■ **Records with modeling code**:
━━━

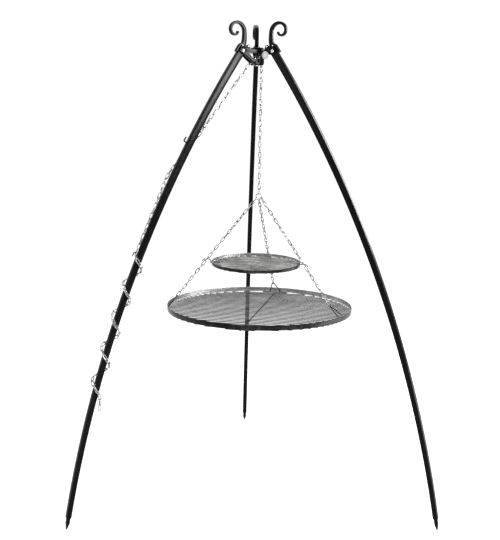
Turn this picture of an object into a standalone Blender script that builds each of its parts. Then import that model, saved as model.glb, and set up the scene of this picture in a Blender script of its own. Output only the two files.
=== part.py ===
"""Swinging tripod grill: arched legs with scroll tops, hub with a chain pulley, and two hanging grates.

Every named piece is its own closed solid in metres, +Z up, with the feet on z = 0.
Three frames carry the shape.
    A hub arm's frame (r, t, z) has r outward from the hub's axis and t to its left.
    A leg's frame (s, n, t) has s down the bowed leg from its hinge and n outward from the leg.
    The hanging frame is upright and centred on the main chain, which falls beside the hub's axis.
"""
import math

import bmesh
import bpy
from mathutils import Vector
from mathutils.geometry import tessellate_polygon

# Stand: driving sizes
HUB_Y = -0.2116           # the hub's axis stands forward of the middle of the three feet's box
HINGE_R = 0.0766          # leg hinge bolt, out from the hub's axis
HINGE_Z = 1.8965
FOOT_R = 0.8586           # circle of the spike tips
LEG_BOW = 0.112           # how far the leg's arc stands out from its chord
AZIMUTH = {"left": 210.0, "right": 330.0, "back": 90.0}

# Legs: square tube, deeper at the top than at the foot
TUBE_WIDTH = 0.020
TUBE_DEPTH_TOP = 0.030
TUBE_DEPTH_FOOT = 0.0175
TUBE_WALL = 0.002
TUBE_ABOVE_HINGE = 0.012
LEG_JOINT_S = 0.70        # where the upper tube takes the lower tube's spigot
SPIGOT_LENGTH = 0.05
SPIGOT_WALL = 0.0015
LEG_FACETS = 15
SPIKE_LENGTH = 0.047      # what shows of the spike below the tube
SPIKE_PLUG = 0.022
SPIKE_DEPTH = 0.0130
SPIKE_WIDTH = 0.0153
SPIKE_STRAIGHT = 0.024
SPIKE_TIP = 0.0050

# Scroll tops
SCROLL_WIDTH = 0.017
TONGUE_THICK = 0.010
TONGUE_S = (0.018, -0.014)
BEND_THICK = 0.011
BEND = (0.0724, 1.9268)     # where the tongue turns up into the stem
STEM_THICK = 0.0145
STEM_FOOT = (0.0652, 1.9380)
CURL_THICK = 0.008
CURL_CENTRE = (0.1045, 1.9755)
CURL_RADIUS = 0.0415
CURL_SHRINK = 0.80
CURL_POWER = 1.05
CURL_START, CURL_END = 190.0, -165.0
CURL_STEPS = 13
CURL_THINNING = 1.6       # above 1 the strip thins soon after the stem

# Hub
PLATE_THICK = 0.004
PLATE_GAP = 0.0104        # inner face of each ear plate from the arm's middle
EAR_RADIUS = 0.0145
STOP_BOLT = (0.0505, 1.9150)
STOP_EAR_RADIUS = 0.0072
NECK_Z = (1.886, 1.898)
NECK_INNER_R = 0.0257
NECK_EAR_R = 0.038        # the top edge runs level out to here, then rises to the stop bolt
CHEEK_EAR_R = 0.042
NECK_TAB_R = 0.0285       # the neck rises to the hub's top plate as far out as this
HUB_TOP_Z = 1.9070
HUB_PLATE_R = 0.0275
HUB_PLATE_THICK = 0.005
BOLT_R = 0.004
BOLT_HOLE_R = 0.0048
STOP_BOLT_R = 0.0022
STOP_HOLE_R = 0.0028
HINGE_HEAD = (0.0072, 0.005)    # radius and height of a head
STOP_HEAD = (0.0040, 0.0030)
AXLE_HEAD = (0.0066, 0.005)
TAG_R = 0.016
TAG_AT = (0.0458, 1.8805)
TAG_STEPS = ((0.0, 0.0), (0.002, 0.0), (0.0032, 0.0015))    # height, and how far the edge draws in

# Pulley
AXLE_Z = 1.858
PITCH = 0.022             # one chain link, inside length
PULLEY_R = PITCH          # three links cover half a turn of the pitch circle
PULLEY_CORE_R = 0.0113
PULLEY_SHOULDER_R = 0.0162
PULLEY_FLANGE_R = 0.0198
PULLEY_SLOT = 0.0028      # half width of the slot for the upright links
PULLEY_INSIDE = 0.0079
PULLEY_HALF = 0.0093
PULLEY_SIDES = 16
PULLEY_SLACK = 0.0005     # the bore is this much wider than the axle, all round

# Chain link: its wire is three-sided here, with a ridge inward, for the 4 mm round one
WIRE_R = 0.0026
LINK_HALF_WIDTH = 0.0054
LINK_CORNER = 0.0030
LINK_END_HALF = 0.0025
FUSE = 0.0005             # links of one run are fused where they touch
CLEAR = 0.0004            # gap between pieces that hang in each other

# Hanging parts
MAIN_LINKS = 24
RING_R = 0.013
RING_WIRE = 0.0023
RING_HANG = {"left": -146.0, "back": -90.0, "right": -34.0}
RING_TURN = 180.0         # the main chain twists to this azimuth, square to the ring
BRIDLE_LINKS = 25
BRIDLE_TWIST = {"left": 90.0, "back": 0.0, "right": 90.0}
TWIST_LINKS = 12          # the upper links that share a bridle's twist
BRIDLE_AZIMUTH = {"left": 178.0, "back": 76.5, "right": 328.0}
BAIL_TOP_Z = 0.862
BAIL_FOOT = (0.003, 0.008)      # the straight foot, up from the rim's lower edge
BAIL_WIRE = 0.0025
BAIL_SPREAD = 0.022
BAIL_TOP_HALF = 0.0035
LARGE_R = 0.400
LARGE_Z = 0.809
LARGE_RIM_HEIGHT = 0.020
LARGE_ROD = 0.0025
LARGE_ROD_PITCH = 0.0245
LARGE_SHIFT = 0.010       # the large grate hangs a little to the right of the ring
SMALL_R = 0.192
SMALL_Z = 1.006
SMALL_RIM_HEIGHT = 0.012
SMALL_ROD = 0.002
SMALL_ROD_PITCH = 0.0143
RIM_THICK = 0.003
RIM_SIDES = {"large": 64, "small": 40}
ROD_SHORT = 0.0012        # the rods end this far inside the rim's outer wall
CROSS_ROD_SHARE = 0.985
FUSE_DEPTH = 0.0004       # how far the cross rod's solid runs into the rods it is welded to
ROD_TURN = -11.2          # the rods run a little across the view, in degrees from X
SMALL_SHIFT = -0.008      # the small grate hangs a little to the left
SMALL_TILT = 2.2          # its back edge hangs higher, in degrees
SMALL_HANG_LINK = 15      # the bridle link that carries the small grate's hook
SMALL_HOOK_WIRE = 0.002
SMALL_HOOK_FOOT = 0.001   # its end, up from the rim's lower edge
SMALL_HOOK_LEAN = 0.006   # how far it stands out at the top
SMALL_HOOK_OVER = ((0.0135, 0.0), (0.0195, 0.007))    # its end beyond the link: outward, downward
WELD_GAP = 0.0007         # a rod's side from the rim that it is welded to
SEAT = 0.0003             # gap that welded or seated pieces keep

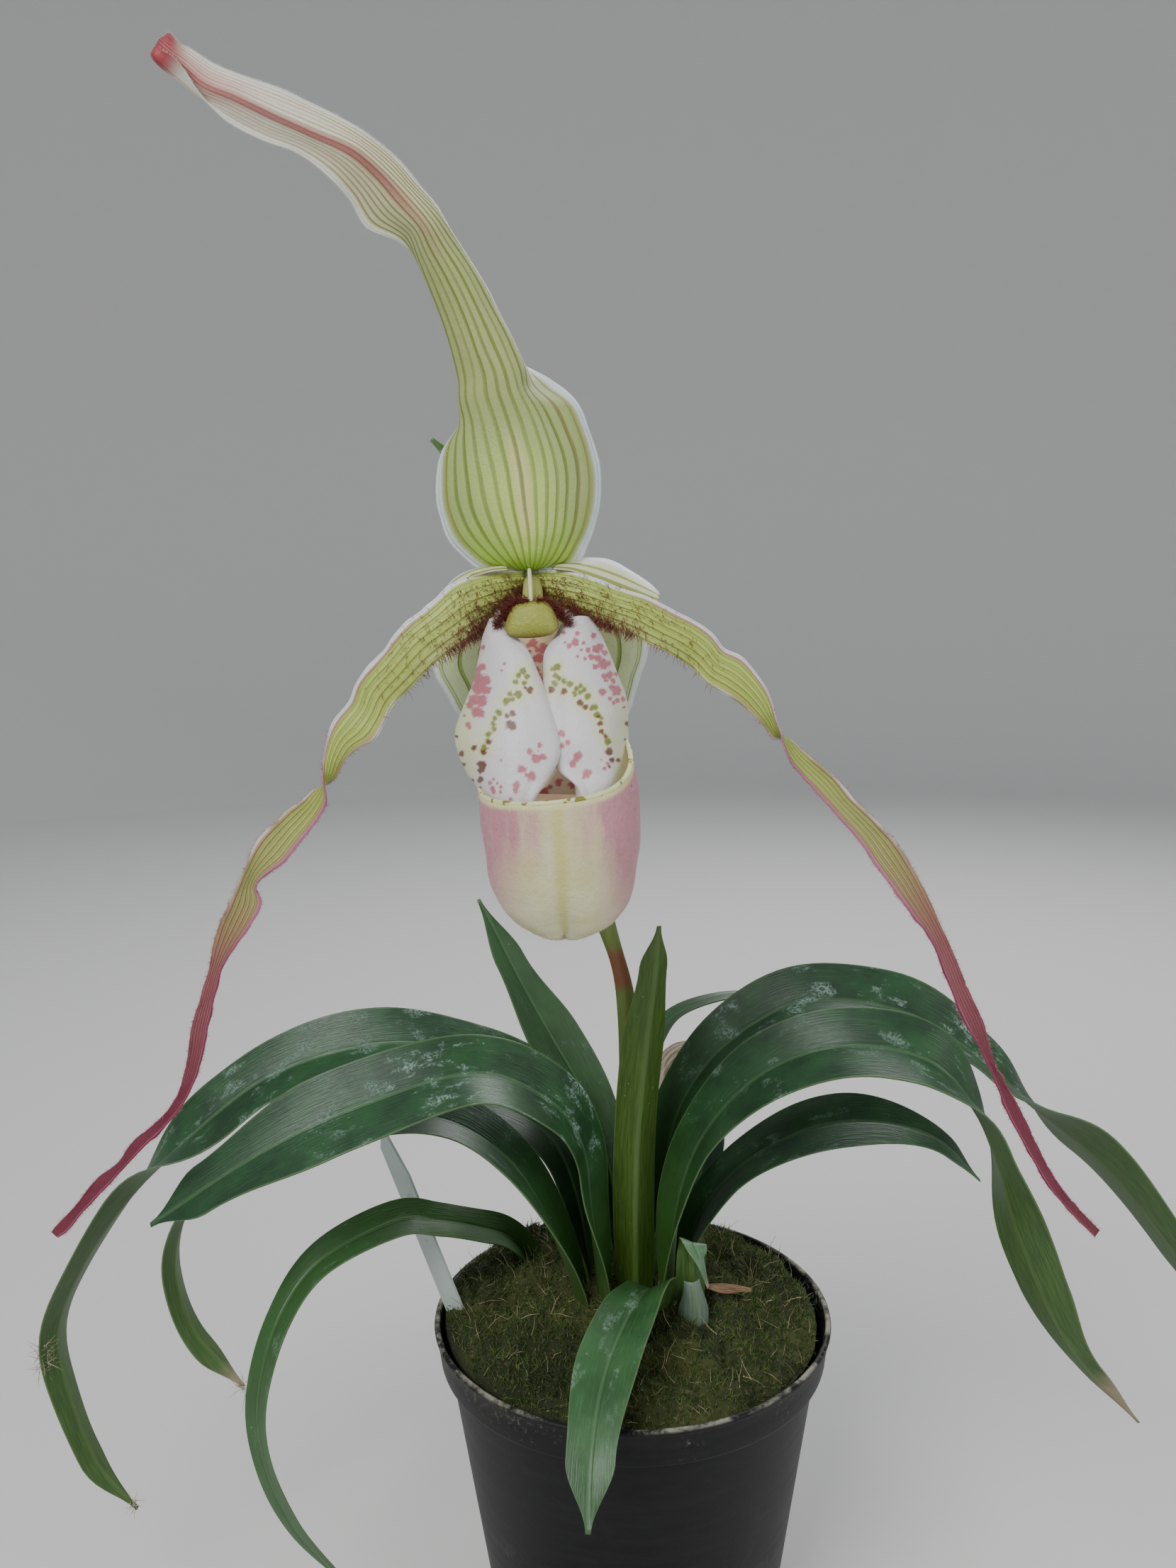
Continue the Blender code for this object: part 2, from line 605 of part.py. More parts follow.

━━━

■ **Work to do**:
Repeat the data above, word for word.

■ **Response to this task**:
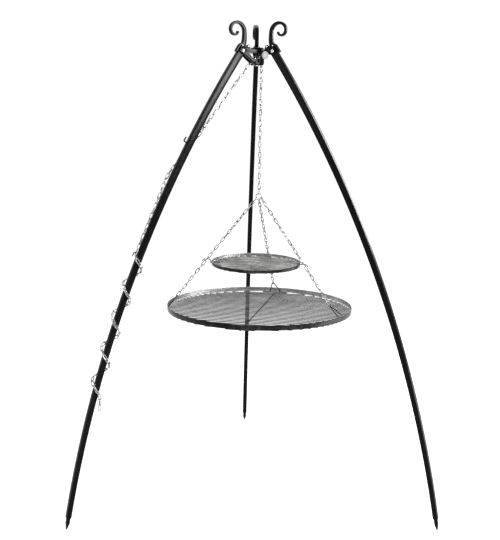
Turn this picture of an object into a standalone Blender script that builds each of its parts. Then import that model, saved as model.glb, and set up the scene of this picture in a Blender script of its own. Output only the two files.
=== part.py ===
"""Swinging tripod grill: arched legs with scroll tops, hub with a chain pulley, and two hanging grates.

Every named piece is its own closed solid in metres, +Z up, with the feet on z = 0.
Three frames carry the shape.
    A hub arm's frame (r, t, z) has r outward from the hub's axis and t to its left.
    A leg's frame (s, n, t) has s down the bowed leg from its hinge and n outward from the leg.
    The hanging frame is upright and centred on the main chain, which falls beside the hub's axis.
"""
import math

import bmesh
import bpy
from mathutils import Vector
from mathutils.geometry import tessellate_polygon

# Stand: driving sizes
HUB_Y = -0.2116           # the hub's axis stands forward of the middle of the three feet's box
HINGE_R = 0.0766          # leg hinge bolt, out from the hub's axis
HINGE_Z = 1.8965
FOOT_R = 0.8586           # circle of the spike tips
LEG_BOW = 0.112           # how far the leg's arc stands out from its chord
AZIMUTH = {"left": 210.0, "right": 330.0, "back": 90.0}

# Legs: square tube, deeper at the top than at the foot
TUBE_WIDTH = 0.020
TUBE_DEPTH_TOP = 0.030
TUBE_DEPTH_FOOT = 0.0175
TUBE_WALL = 0.002
TUBE_ABOVE_HINGE = 0.012
LEG_JOINT_S = 0.70        # where the upper tube takes the lower tube's spigot
SPIGOT_LENGTH = 0.05
SPIGOT_WALL = 0.0015
LEG_FACETS = 15
SPIKE_LENGTH = 0.047      # what shows of the spike below the tube
SPIKE_PLUG = 0.022
SPIKE_DEPTH = 0.0130
SPIKE_WIDTH = 0.0153
SPIKE_STRAIGHT = 0.024
SPIKE_TIP = 0.0050

# Scroll tops
SCROLL_WIDTH = 0.017
TONGUE_THICK = 0.010
TONGUE_S = (0.018, -0.014)
BEND_THICK = 0.011
BEND = (0.0724, 1.9268)     # where the tongue turns up into the stem
STEM_THICK = 0.0145
STEM_FOOT = (0.0652, 1.9380)
CURL_THICK = 0.008
CURL_CENTRE = (0.1045, 1.9755)
CURL_RADIUS = 0.0415
CURL_SHRINK = 0.80
CURL_POWER = 1.05
CURL_START, CURL_END = 190.0, -165.0
CURL_STEPS = 13
CURL_THINNING = 1.6       # above 1 the strip thins soon after the stem

# Hub
PLATE_THICK = 0.004
PLATE_GAP = 0.0104        # inner face of each ear plate from the arm's middle
EAR_RADIUS = 0.0145
STOP_BOLT = (0.0505, 1.9150)
STOP_EAR_RADIUS = 0.0072
NECK_Z = (1.886, 1.898)
NECK_INNER_R = 0.0257
NECK_EAR_R = 0.038        # the top edge runs level out to here, then rises to the stop bolt
CHEEK_EAR_R = 0.042
NECK_TAB_R = 0.0285       # the neck rises to the hub's top plate as far out as this
HUB_TOP_Z = 1.9070
HUB_PLATE_R = 0.0275
HUB_PLATE_THICK = 0.005
BOLT_R = 0.004
BOLT_HOLE_R = 0.0048
STOP_BOLT_R = 0.0022
STOP_HOLE_R = 0.0028
HINGE_HEAD = (0.0072, 0.005)    # radius and height of a head
STOP_HEAD = (0.0040, 0.0030)
AXLE_HEAD = (0.0066, 0.005)
TAG_R = 0.016
TAG_AT = (0.0458, 1.8805)
TAG_STEPS = ((0.0, 0.0), (0.002, 0.0), (0.0032, 0.0015))    # height, and how far the edge draws in

# Pulley
AXLE_Z = 1.858
PITCH = 0.022             # one chain link, inside length
PULLEY_R = PITCH          # three links cover half a turn of the pitch circle
PULLEY_CORE_R = 0.0113
PULLEY_SHOULDER_R = 0.0162
PULLEY_FLANGE_R = 0.0198
PULLEY_SLOT = 0.0028      # half width of the slot for the upright links
PULLEY_INSIDE = 0.0079
PULLEY_HALF = 0.0093
PULLEY_SIDES = 16
PULLEY_SLACK = 0.0005     # the bore is this much wider than the axle, all round

# Chain link: its wire is three-sided here, with a ridge inward, for the 4 mm round one
WIRE_R = 0.0026
LINK_HALF_WIDTH = 0.0054
LINK_CORNER = 0.0030
LINK_END_HALF = 0.0025
FUSE = 0.0005             # links of one run are fused where they touch
CLEAR = 0.0004            # gap between pieces that hang in each other

# Hanging parts
MAIN_LINKS = 24
RING_R = 0.013
RING_WIRE = 0.0023
RING_HANG = {"left": -146.0, "back": -90.0, "right": -34.0}
RING_TURN = 180.0         # the main chain twists to this azimuth, square to the ring
BRIDLE_LINKS = 25
BRIDLE_TWIST = {"left": 90.0, "back": 0.0, "right": 90.0}
TWIST_LINKS = 12          # the upper links that share a bridle's twist
BRIDLE_AZIMUTH = {"left": 178.0, "back": 76.5, "right": 328.0}
BAIL_TOP_Z = 0.862
BAIL_FOOT = (0.003, 0.008)      # the straight foot, up from the rim's lower edge
BAIL_WIRE = 0.0025
BAIL_SPREAD = 0.022
BAIL_TOP_HALF = 0.0035
LARGE_R = 0.400
LARGE_Z = 0.809
LARGE_RIM_HEIGHT = 0.020
LARGE_ROD = 0.0025
LARGE_ROD_PITCH = 0.0245
LARGE_SHIFT = 0.010       # the large grate hangs a little to the right of the ring
SMALL_R = 0.192
SMALL_Z = 1.006
SMALL_RIM_HEIGHT = 0.012
SMALL_ROD = 0.002
SMALL_ROD_PITCH = 0.0143
RIM_THICK = 0.003
RIM_SIDES = {"large": 64, "small": 40}
ROD_SHORT = 0.0012        # the rods end this far inside the rim's outer wall
CROSS_ROD_SHARE = 0.985
FUSE_DEPTH = 0.0004       # how far the cross rod's solid runs into the rods it is welded to
ROD_TURN = -11.2          # the rods run a little across the view, in degrees from X
SMALL_SHIFT = -0.008      # the small grate hangs a little to the left
SMALL_TILT = 2.2          # its back edge hangs higher, in degrees
SMALL_HANG_LINK = 15      # the bridle link that carries the small grate's hook
SMALL_HOOK_WIRE = 0.002
SMALL_HOOK_FOOT = 0.001   # its end, up from the rim's lower edge
SMALL_HOOK_LEAN = 0.006   # how far it stands out at the top
SMALL_HOOK_OVER = ((0.0135, 0.0), (0.0195, 0.007))    # its end beyond the link: outward, downward
WELD_GAP = 0.0007         # a rod's side from the rim that it is welded to
SEAT = 0.0003             # gap that welded or seated pieces keep

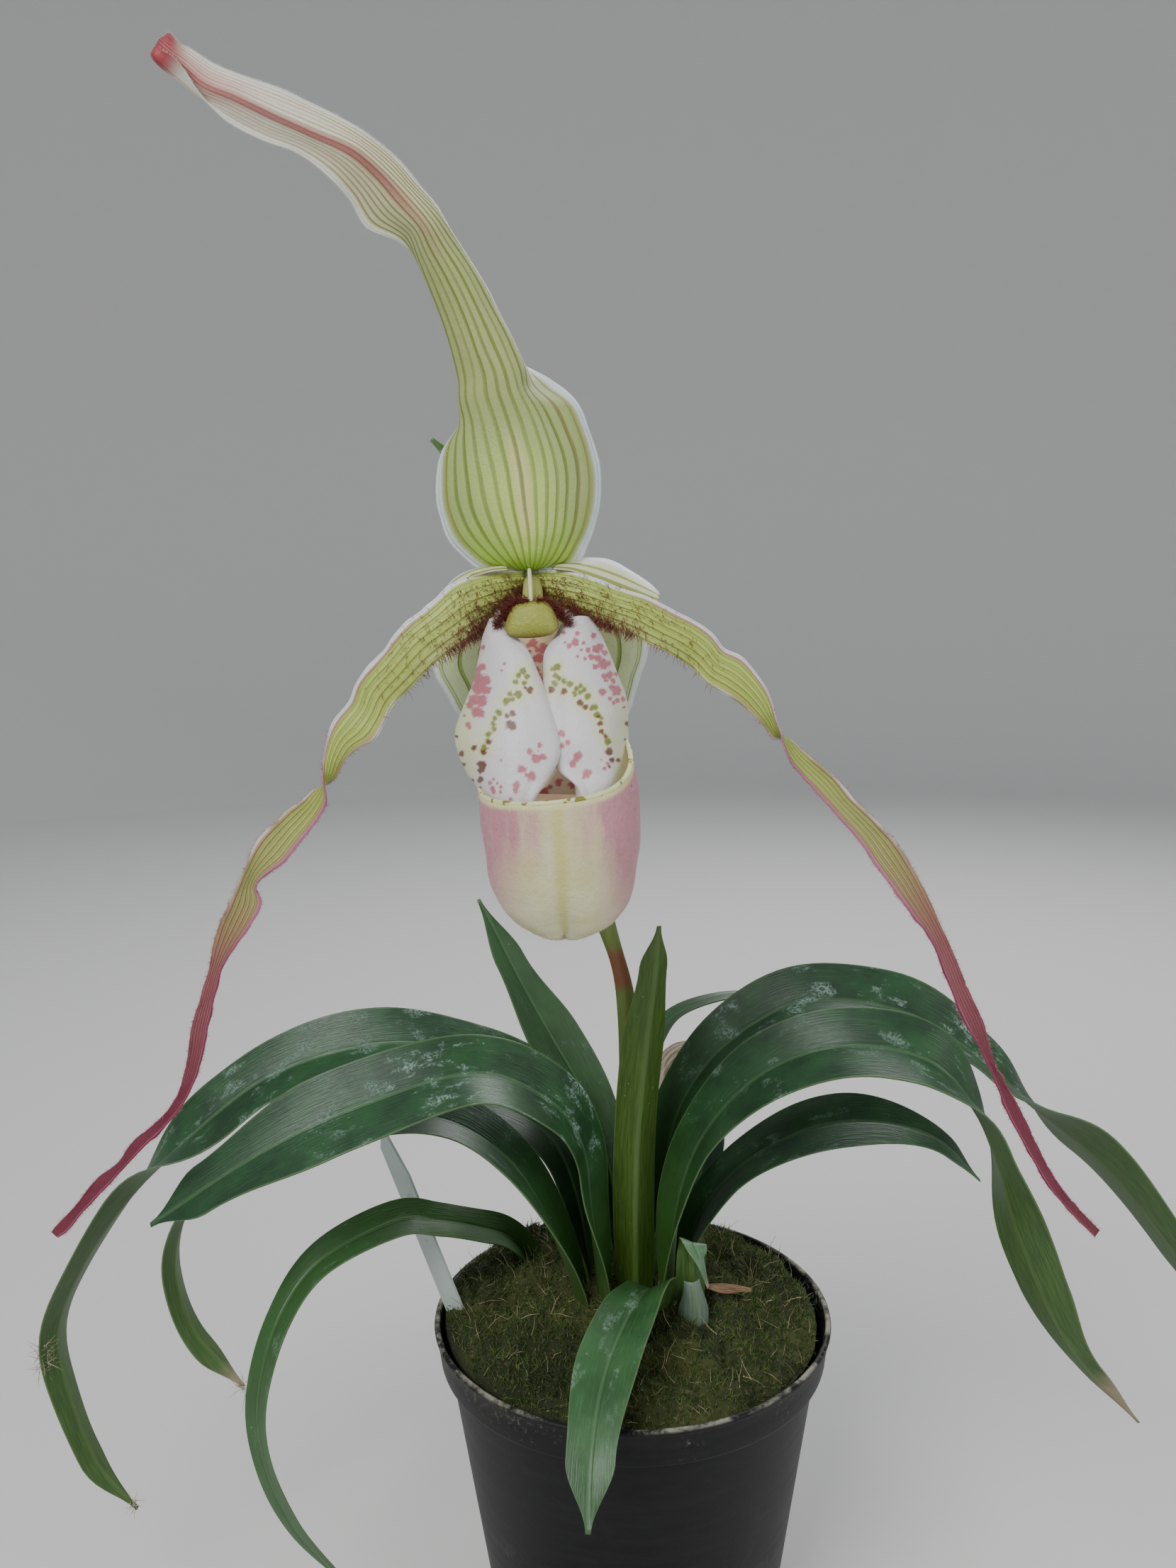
Continue the Blender code for this object: part 2, from line 605 of part.py. More parts follow.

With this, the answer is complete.